GARMSIR, Afghanistan (AFP) — US Marines are in a "hell of a fight" as they storm into Taliban strongholds during a major assault in Afghanistan, their commanding officer said Friday.
Nearly 4,000 Marines launched the operation Thursday in parts of the southern province of Helmand, suffering their first fatality in a pivotal test of President Barack Obama's aggressive new strategy against the Taliban.
The 1/5 Infantry Battalion met only light resistance in their push south and had already been able to meet locals at shuras (councils), Brigadier General Larry Nicholson said, speaking to a convoy with which AFP was travelling.
But "for 2/8 there is a hell of a fight going on in the southern quarter of the sector," the top Marine said on arrival at Garmsir, a town along the Helmand River that was a key objective for Operation Khanjar.
"2/8 are going to face some challenges," he said. The battalion was in an area called Toshtay about 25 kilometres (16 miles) south of Garmsir.
Commanders said they would persuade locals that the Afghan security forces -- backed by Western troops -- offered them a better long-term future than the fundamentalist Taliban militia as Afghanistan braces for elections next month.
On Thursday Marines were inserted into Garmsir and Nawa with little resistance, and quickly overran Khanishin further south where the Taliban had set up a proxy government and justice system.

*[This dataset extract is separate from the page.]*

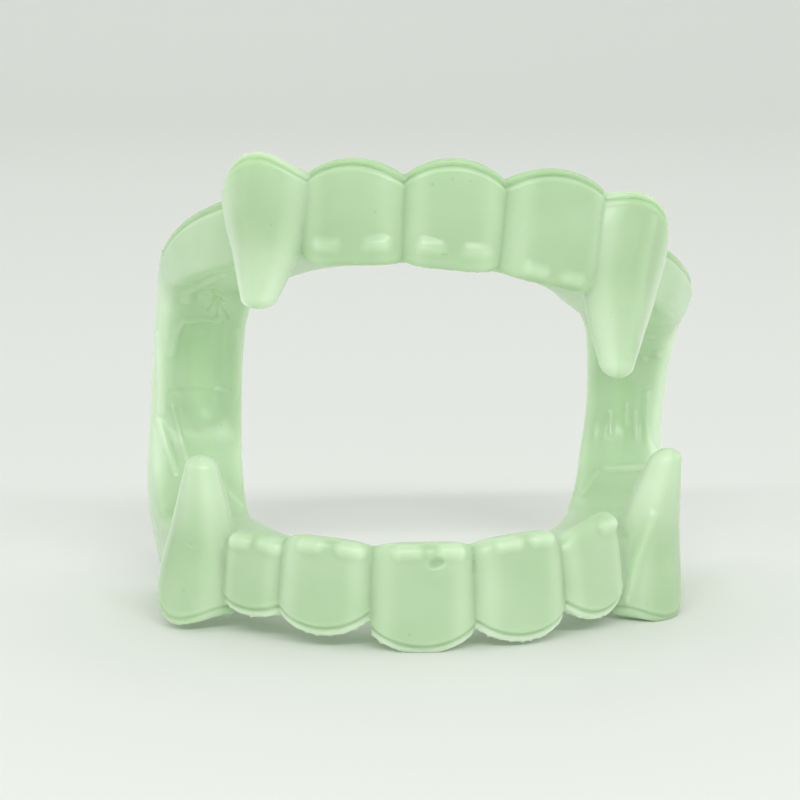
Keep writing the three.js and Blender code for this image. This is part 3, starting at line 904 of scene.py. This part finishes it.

But they also recorded their first death in an air and land assault that is the Marines' biggest operation since in Fallujah in Iraq in November 2004.
Troops had on Thursday destroyed a militant position in Garmsir, Nicholson said.
"An enemy-controlled baseline just south of Garmsir was crushed yesterday but that doesn't mean all the enemy have gone," he said.
"In the next few days the enemy will observe us to see what we are doing. Then they will come back with a vengeance," he said.
Nicholson later told AFP separately: "Garmsir is three-quarters quiet but there is fighting in Toshtay. We intend to clear that up today. This doesn't mean it is over. The enemy may be reassessing the situation."
Taliban spokesman Yousuf Ahmadi told AFP the group had not started directly fighting against the Marine and a separate British operation under way for two weeks north of the provincial capital Lashkar Gah.
Militants had planted mines on various roads to meet the troops and some vehicles had been blown up, causing several casualties, he said.
The military has said two British soldiers were killed in a bomb blast on Wednesday and a Marine in hostile fire on Thursday.
"We are trying not to engage with them too soon because there are a lot of them and they would use air force in which case there will be civilian casualties," Ahmadi said.
Brigadier General Muhayadin Ghori, the senior Afghan general involved in Operation Khanjar, told AFP that troops had encountered many mines and were working to defuse them with locals showing where they were planted.
"The operation is very successful," he said.
The Marines, teamed up with nearly 600 Afghan forces, are spearheading Obama's new war plan against the Taliban's bloody insurgency with an emphasis on protecting the population ahead of the second-ever presidential election on August 20, a major test of US-led efforts to install democracy.
The Taliban insurgency has seen a record levels of violence this year.
In fresh attacks on Friday, a remote-controlled bomb blew up a vehicle of road construction workers from an Indian firm in the eastern province of Paktya and killed five men, a provincial government spokesman said.
A suicide bomber meanwhile exploded near Italian soldiers in the western province of Herat, causing a vehicle to overturn and wounding two NATO soldiers, the force said.
Another suicide bomber blew up a car outside the northern city of Mazar-i-Sharif but caused no casualties, the interior ministry said.
In southwestern Farah province, a policeman and three Taliban were killed in an attack on a police post, police said.
And in the southern province of Zabul, police said Taliban attacked an army post, killing an Afghan soldier and prompting a military counterattack that left around 20 militants dead. This was not confirmed by foreign troops.